From the other talks I attended:

  • Building modern desktop apps in Go from Serge Zaitsev
  • Hands on debugging with Delve from Derek Parker
  • Automate Kubernetes Workloads with Ansible form Michael Hrivnak
  • When perf-html Met A11y from Eva Dovc, who is an Outreachy intern in Mozilla

And of course I could not miss the Sunday morning talk of Sage Sharp, the Outreachy coordinator, about Supporting FOSS community members with Impostor syndrome: Mentoring and supporting peers with impostor syndrome.

They mentioned that marginalized people are more likely to experience impostor syndrome and raised a question: Who looks like a contributor to priviledged people? An impostor syndrome creates feeling like all accomplishments are due to luck, people see themselves as faliure, like if everyone knows more than you. Everything they do must be perfect, they polish their pull requests till perfection. They hesitate to ask questions. Why don’t people ask? For the asnwers like RTFM, google it.

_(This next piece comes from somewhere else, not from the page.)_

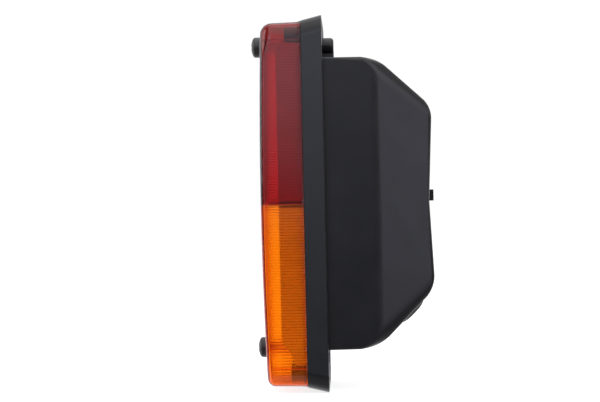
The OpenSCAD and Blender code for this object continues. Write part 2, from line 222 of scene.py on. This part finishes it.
def skirt_inside_painted_light(m):
    """Mask of the skirt's inner side, where a paler grey is painted as light glancing off the black plastic, from the
    distance to its outer face.
    """
    nt = m.node_tree
    xyz = nt.nodes.new("ShaderNodeSeparateXYZ")
    nt.links.new(coords(nt), xyz.inputs[0])
    flare = m_math(nt, "MULTIPLY", m_math(nt, "ADD", xyz.outputs[1], 0.0174), 0.2184)
    def over(axis, start):
        d = m_math(nt, "SUBTRACT", m_math(nt, "ABSOLUTE", xyz.outputs[axis]), start)
        return m_math(nt, "MAXIMUM", m_math(nt, "SUBTRACT", d, flare), 0.0)
    qx, qz = over(0, 0.0472), over(2, 0.1348)
    r = m_math(nt, "SQRT", m_math(nt, "ADD", m_math(nt, "MULTIPLY", qx, qx), m_math(nt, "MULTIPLY", qz, qz)))
    inner = m_math(nt, "LESS_THAN", r, 0.0128)
    behind = m_math(nt, "GREATER_THAN", xyz.outputs[1], -0.01435)
    aside = m_math(nt, "GREATER_THAN", m_math(nt, "ABSOLUTE", xyz.outputs[0]), 0.0095)
    return m_math(nt, "MULTIPLY", m_math(nt, "MULTIPLY", inner, behind), aside)


M = {
    "base": plastic("base_plastic", (0.0055, 0.0055, 0.0065), (0.0080, 0.0080, 0.0095), (0.27, 0.34),
                    grain=1100, strength=0.16, spec=0.42),
    "housing": plastic("housing_plastic", (0.0050, 0.0050, 0.0060), (0.0072, 0.0072, 0.0086), (0.28, 0.36),
                       grain=800, strength=0.40, depth=0.00006, spec=0.42),
    "clip": plastic("clip_plastic", (0.004, 0.004, 0.004), (0.007, 0.007, 0.008), (0.45, 0.55), spec=0.35),
    "rubber": plastic("black_rubber", (0.008, 0.008, 0.009), (0.013, 0.013, 0.014), (0.50, 0.62),
                      grain=600, strength=0.4, spec=0.4),
    "screw": plastic("dark_screw_coat", (0.017, 0.014, 0.016), (0.032, 0.027, 0.031), (0.32, 0.44),
                     grain=700, strength=0.25, spec=0.5),
    "white": plastic("white_plastic", (0.62, 0.62, 0.61), (0.70, 0.70, 0.69), (0.4, 0.5)),
    "cream": plastic("cream_plastic", (0.52, 0.49, 0.40), (0.60, 0.57, 0.47), (0.4, 0.5)),
    "brown": plastic("brown_laminate", (0.12, 0.05, 0.02), (0.20, 0.09, 0.035), (0.4, 0.55)),
    "mirror": metal("metallised", (0.66, 0.66, 0.68), (0.74, 0.74, 0.76), (0.16, 0.24)),
    "steel": metal("plated_steel", (0.50, 0.50, 0.47), (0.62, 0.61, 0.57), (0.28, 0.42)),
    "brass": metal("brass", (0.55, 0.38, 0.13), (0.66, 0.48, 0.19), (0.25, 0.4)),
    # the last colour of each lens is painted shade in the grooves between its inner flutes
    "red": tinted("red_lens_plastic", (0.904, 0.06, 0.08), 2000.0, inside=0.25, groove_shade_tint=(0.86, 0.75, 0.75)),
    "amber": tinted("amber_lens_plastic", (0.997, 0.814, 0.03), 1600.0, inside=0.25, groove_shade_tint=(0.45, 0.25, 0.2)),
    "silver": metal("silver_lacquer", (0.85, 0.85, 0.86), (0.92, 0.92, 0.93), (0.30, 0.42), metallic=0.2),
    "glass": tinted("bulb_glass", (0.9, 0.9, 0.9), 10.0, rough=0.01, ior=1.3),
}
# painted light: the skirt's inner side gets a paler grey that stands in for light glancing off it
two_tone(M["base"], skirt_inside_painted_light(M["base"]), (0.42, 0.42, 0.43), (0.48, 0.48, 0.49), (0.45, 0.55))
# the lens screws have a plated shank under their dark head
nt_s = M["screw"].node_tree
xyz_s = nt_s.nodes.new("ShaderNodeSeparateXYZ")
nt_s.links.new(coords(nt_s), xyz_s.inputs[0])
shank = m_math(nt_s, "GREATER_THAN", xyz_s.outputs[1], -0.0512)
p_s = two_tone(M["screw"], shank, (0.55, 0.55, 0.53), (0.64, 0.64, 0.61), (0.25, 0.35))
nt_s.links.new(shank, p_s.inputs["Metallic"])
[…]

I quite recognized myself in the description of typical talks from IS affected people in those times when I was presenting during my PhD studies, but by that time I didn’t know about it. It seems to me I was quite typical example with removing ambiguities, using very technical language, authoritative presentation which tries to avoid doubts, questions and discussion. And presentations like this might actually induce impostor syndrome in other people.

Sage stated that possible solution is to model uncertainty: “I don’t know how to do this”, “I don’t know if this might work”, “It might be buggy”, “I don’t understand a word or concept”. Another way to help is to normalize asking questions:

  • put forum links in your documentation
  • ask “What questions do you have?” not “Do you have any question?”. And praise the efforts, not the static characteristics. No “You’re so smart”, but “You put so much effort into this” instead. Ask poeple to share their resources, acknowledge the process of creation. Use “I appreciate”, or “I feel” rather than “Thanks for the talk”

Well, Fosdem was a nice, crowded experience, with some queuing for the talks, but always empty women toilets.